Friday, October 7, 2016

Looking for the Perfect Law Firm Business Model? Good Luck

, The Am Law Daily

Is there an ideal path for law firm leaders to follow in the current legal market? Not surprisingly, it depends who you ask.

Jami Wintz McKeon
Panelists who met to discuss law firm leadership in New York City on Thursday agreed that clients are bringing more work in-house, while also demanding more for less from their outside counsel. As for how firms should respond, the answers—and the evidence—are mixed.

"Law firms continue to be in a period of flux," said Jamie McKeon, chair of Morgan, Lewis & Bockius, describing the state of the profession at the Thomson Reuters Law Firm Leaders Forum.


McKeon made the case for size and breadth, saying that Morgan Lewis, a firm of 1,880 lawyers, can better shoulder the cost of necessities like cybersecurity protection and systems for storing and retrieving documents than a small firm. 

She added that her firm's clients say they spend a lot of time managing their outside counsel.

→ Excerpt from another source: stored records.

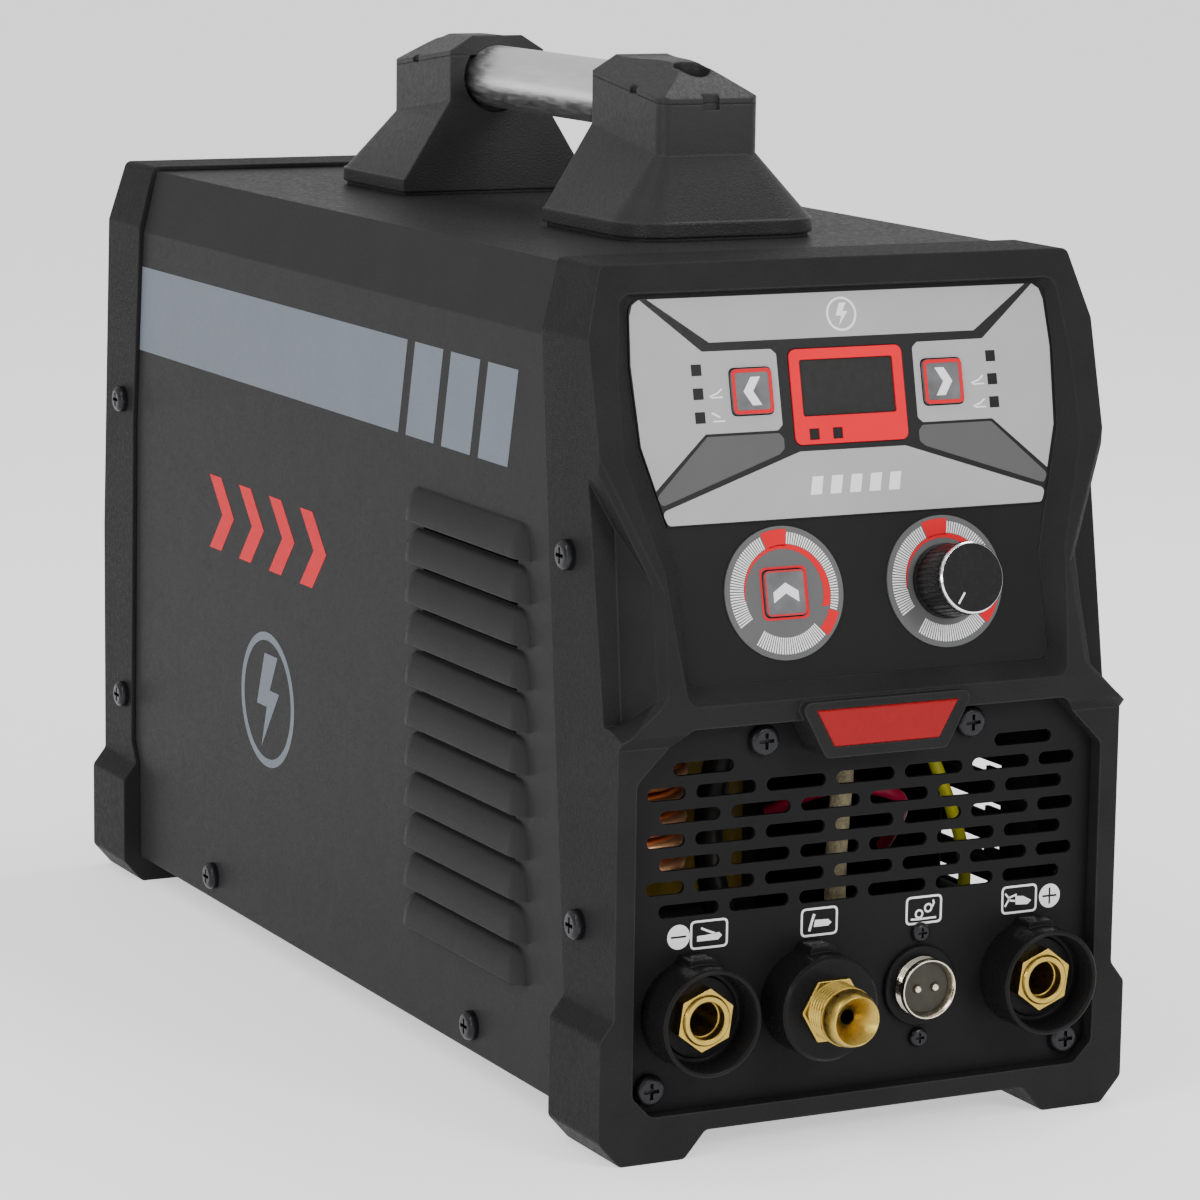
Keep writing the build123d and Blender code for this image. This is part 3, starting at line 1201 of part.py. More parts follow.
HOSE_R = 4.0
with BuildPart() as gas_hoses:
    add(lead([(GAS_X, 341, GAS_Z), (GAS_X, 330, GAS_Z), (GAS_X, 324, 160), (GAS_X, 313, 160)], HOSE_R))
    add(lead([(GAS_X, 287, 160), (GAS_X, 272, 160), (52, 245, 178), (56, 200, 194), (54, 150, 197),
              (44, 105, 188), (18, 74, 160), (-6, 62, 112), (TORCH_X, 64, 66), (TORCH_X, 46, SOCKET_Z),
              (TORCH_X, 24, SOCKET_Z)], HOSE_R))
finish(gas_hoses, "gas_hoses")

with BuildPart() as earth_wire:
    add(lead([(54, 58, 11), (53, 46, 34), (49, 33, 60), (35, 28, 90), (20, 34, 122), (10, 52, 160),
              (-14, 100, 196), (-34, 160, 202), (-40, 230, 198), (-40, 290, 188), (-41, 322, 182)], 1.7))
finish(earth_wire, "earth_wire")

with BuildPart() as internal_leads:
    add(lead([(38, 60, 60), (35, 40, 76), (22, 34, 83), (6, 41, 83), (-1, 54, 74)], 1.8))
    add(lead([(9, 34, 40), (7, 32, 62), (10, 33, 92), (14, 36, 118), (6, 44, 142)], 3.0))
finish(internal_leads, "internal_leads")

# ---- boards and power parts ----
BOARD_Z = 22.0
BOARD_FRONT = 88.0
BOARD_BACK = 312.0
BOARD_HALF = 62.0
STANDOFFS = [(x, depth(d)) for x in (-56, 56) for d in (BOARD_FRONT + 8, 200, BOARD_BACK - 8)]
with BuildPart() as main_board:
    with BuildSketch(Plane.XY.offset(BOARD_Z)):
        with Locations((0, depth((BOARD_FRONT + BOARD_BACK) / 2))):
            Rectangle(2 * BOARD_HALF, BOARD_BACK - BOARD_FRONT)
        with Locations(*STANDOFFS):
            Circle(1.6, mode=Mode.SUBTRACT)
    extrude(amount=1.6)
finish(main_board, "main_board")

with BuildPart() as board_standoffs:
    with BuildSketch(Plane.XY.offset(COVER_BOTTOM + SHEET)):
        with Locations(*STANDOFFS):
            RegularPolygon(3.4, 6)
    extrude(amount=BOARD_Z - COVER_BOTTOM - SHEET)
    with BuildSketch(Plane.XY.offset(BOARD_Z)):
        with Locations(*STANDOFFS):
            Circle(1.5)
    extrude(amount=4)
finish(board_standoffs, "board_standoffs")

BOARD_TOP = BOARD_Z + 1.6
SINK_X = 40.0
SINK_HEIGHT = 74.0
with BuildPart() as heat_sinks:
    for side in (-1, 1):
        with BuildSketch(facing_front(300)):
            with Locations((side * SINK_X, BOARD_TOP + SINK_HEIGHT / 2)):
                Rectangle(5, SINK_HEIGHT)
            with Locations(*[(side * (SINK_X + 9), BOARD_TOP + 4 + fin * 7.3) for fin in range(10)]):
                Rectangle(18, 1.8)
        extrude(amount=110)
finish(heat_sinks, "heat_sinks")

with BuildPart() as capacitors:
    with BuildSketch(Plane.XY.offset(BOARD_TOP)):
        with Locations(*[(-14, depth(d)) for d in (222, 256, 290)], *[(18, depth(d)) for d in (239, 273)]):
            Circle(14)
    extrude(amount=46)
    fillet(capacitors.faces().group_by(Axis.Z)[-1].edges(), radius=1.5)
finish(capacitors, "capacitors")

CORE_DEPTH = 140.0
with BuildPart() as transformer_core:
    with BuildSketch(facing_front(CORE_DEPTH + 20)):
        with Locations((0, BOARD_TOP + 34)):
            Rectangle(64, 66)
            with Locations((-17, 0), (17, 0)):
                Rectangle(14, 42, mode=Mode.SUBTRACT)
    extrude(amount=40)
finish(transformer_core, "transformer_core")

with BuildPart() as transformer_winding:
    with BuildSketch(Plane.XY.offset(BOARD_TOP + 14)):
        with Locations((0, depth(CORE_DEPTH))):
            RectangleRounded(47, 66, 8)
            Rectangle(20.2, 40.2, mode=Mode.SUBTRACT)
    extrude(amount=40)
finish(transformer_winding, "transformer_winding")

COIL_X = -46.0
COIL_DEPTH = 50.0
with BuildPart() as coupling_coil:
    with BuildSketch(Plane.XY.offset(58)):
        with Locations((COIL_X, depth(COIL_DEPTH))):
            Circle(17)
            Circle(10, mode=Mode.SUBTRACT)
    extrude(amount=48)
finish(coupling_coil, "coupling_coil")

with BuildPart() as control_board:
    with BuildSketch(panel_point(0, 24, -12.6)):
        Rectangle(100, 88)
    extrude(amount=-1.6)
    for x, v in KEY_PLACES.values():
        with BuildSketch(panel_point(x, v, -12.6)):
            Rectangle(6, 6)
        extrude(amount=7.3)
finish(control_board, "control_board")
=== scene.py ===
import json
import math

import bmesh
import bpy
from mathutils import Matrix, Vector
from mathutils.geometry import tessellate_polygon


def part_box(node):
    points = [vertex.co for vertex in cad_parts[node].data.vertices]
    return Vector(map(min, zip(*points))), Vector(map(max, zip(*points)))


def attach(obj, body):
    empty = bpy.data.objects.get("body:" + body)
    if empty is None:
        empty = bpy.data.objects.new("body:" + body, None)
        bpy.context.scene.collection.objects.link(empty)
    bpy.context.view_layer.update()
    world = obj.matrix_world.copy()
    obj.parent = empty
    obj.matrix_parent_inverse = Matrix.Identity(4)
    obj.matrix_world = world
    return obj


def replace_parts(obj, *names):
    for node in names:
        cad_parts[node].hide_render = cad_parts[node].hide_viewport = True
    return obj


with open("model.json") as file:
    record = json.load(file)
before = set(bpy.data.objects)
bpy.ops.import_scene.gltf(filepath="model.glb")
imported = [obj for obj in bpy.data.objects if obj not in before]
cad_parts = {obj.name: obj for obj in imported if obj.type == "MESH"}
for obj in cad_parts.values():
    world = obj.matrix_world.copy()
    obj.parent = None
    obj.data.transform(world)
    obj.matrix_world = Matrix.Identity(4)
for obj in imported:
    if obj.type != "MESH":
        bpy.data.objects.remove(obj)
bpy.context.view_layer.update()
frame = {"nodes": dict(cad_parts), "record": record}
NODES = frame["nodes"]
MM = 0.001
LENGTH = 360.0                  # lower front face to rear face, mm
LEAN = math.atan(0.23)          # backwards lean of the control panel
PANEL_DEPTH = 7.4
DIAL_Z = 142.3
COVER_HALF = 72.0


# ---------------------------------------------------------------- places
def point(x, d, z):
    """Metres, from millimetres across, behind the lower front face, and up."""
    return Vector((x, d - LENGTH / 2, z)) * MM


def plane(origin, across, up):
    """Frame with local x across, y up and z out of the surface, in millimetres."""
    u = Vector(across).normalized()
    v = Vector(up).normalized()
    turn = Matrix((u, v, u.cross(v))).transposed().to_4x4()
    return Matrix.Translation(origin) @ turn @ Matrix.Scale(MM, 4)


def on_panel(x, v):
    """Frame on the leaning control panel, x across and v up from the dials' centre line."""
    s, c = math.sin(LEAN), math.cos(LEAN)
    return plane(point(x, PANEL_DEPTH + v * s, DIAL_Z + v * c), (1, 0, 0), (0, s, c))


def on_front(x, d, z):
    return plane(point(x, d, z), (1, 0, 0), (0, 0, 1))


# ---------------------------------------------------------------- materials
GLOSS_SPREAD = 0.08


def new_material(name):
    made = bpy.data.materials.new(name)
    made.use_nodes = True
    made.node_tree.nodes.clear()
    return made, made.node_tree.nodes, made.node_tree.links


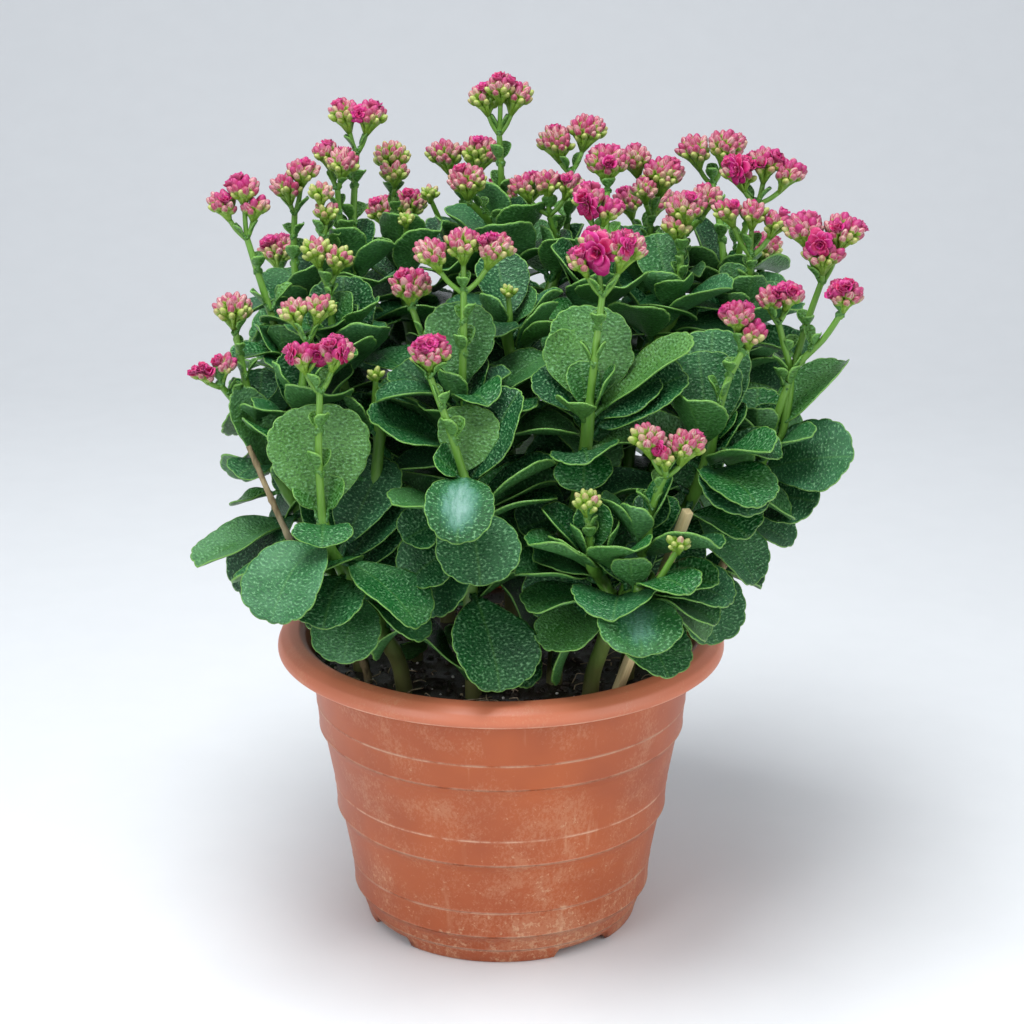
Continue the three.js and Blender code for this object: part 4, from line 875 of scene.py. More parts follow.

"If you can get it right, they want to deal with fewer firms, not more," McKeon said.

But Beau Grenier, chair of the much-smaller Bradley Arant Bolt Cummings, stood up for the regional firm model, with support from the panel's moderator, Thomson Reuters Legal Executive Institute chairman Ralph Baxter.

"Because we have a much lower overhead, that gives us more flexibility in what rates we can charge," Grenier said.

Those lower rates have helped Bradley Arant, a Birmingham, Alabama-based firm of about 450 lawyers, attract lawyers with big books of business who have decided that they can't continue to charge their clients high rates at a larger firm.

In his opening remarks, Baxter said that demand is flat at Am Law 100 firms because legal work is going in-house and to regional firms "that have maintained their quality and character in this time of change in the world. They've not over-expanded."

The devil, of course, is in the details. The size and geographic scope of a law firm does not seem to determine the profitability of a firm, according to data released at the event by Thomson Reuters' Peer Monitor. William Josten, a senior analyst at Thomson Reuters, presented the data, which showed that the top performing firms varied in size and type.

Compared with size, realization rates, the amount of money invested in business development, and the ratio of equity partners to associates each had a higher correlation with growth in profitability, Josten said. The data compared various characteristics at the most profitable firms with the same characteristics at firms that saw no growth in profits to show what sets the most successful firms apart.

Firms whose profit grew annually by 10 percent or more between 2013 and 2015 had an average realization rate of 83.3 percent, compared to 81.4 percent for firms that saw no growth in profit, the Peer Monitor data showed. Both groups raised their rates by an average of a little over 2 percent during that time, showing that rate increases are not a differentiator.

That means that while everyone is raising their rates, the most successful firms are those that can actually collect on their bills.

On average, the firms that saw profits grow also had more associates per partner, with an average of 32 percent equity partners and 39 percent associates, Josten said. The less profitable firms were made up of 39 percent equity partners and 35 percent associates. The portion of nonequity partners was roughly the same in both groups.

Josten said the relatively low associate ratios were a "legacy of the fact that a lot of firms were reticent to hire first-year associates" during the recession. "Firms don't have the depth that they used to," he added.

Finally, the more successful group grew their business development expenditures by 4.2 percent, compared to a growth rate of 2.3 percent at the less profitable firms. It wasn't clear whether the profitable firms simply had more money to spend, or if their growth in profitability was a result of the spending.

The panelists agreed that in 2016, law firms on the whole will most likely not see the kind of growth in profitability they saw last year.

"Comparisons to last year are going to be a disappointment," said Sheppard, Mullin, Richter & Hampton chief operating officer Ted Tinson. "There's something going on in the jungle out there. We're all reacting to it differently."
For all the challenges law firms face, Aric Press, a partner in the legal consultancy Bernero & Press and former American Lawyer editor in chief, said one thing has not changed: To succeed, you must know your clients.

"You need to know which of your clients are on the cutting edge, which of your clients don't want change much at all, which of your clients are going to squeeze you for the Wal-Mart price and which are not," Press said.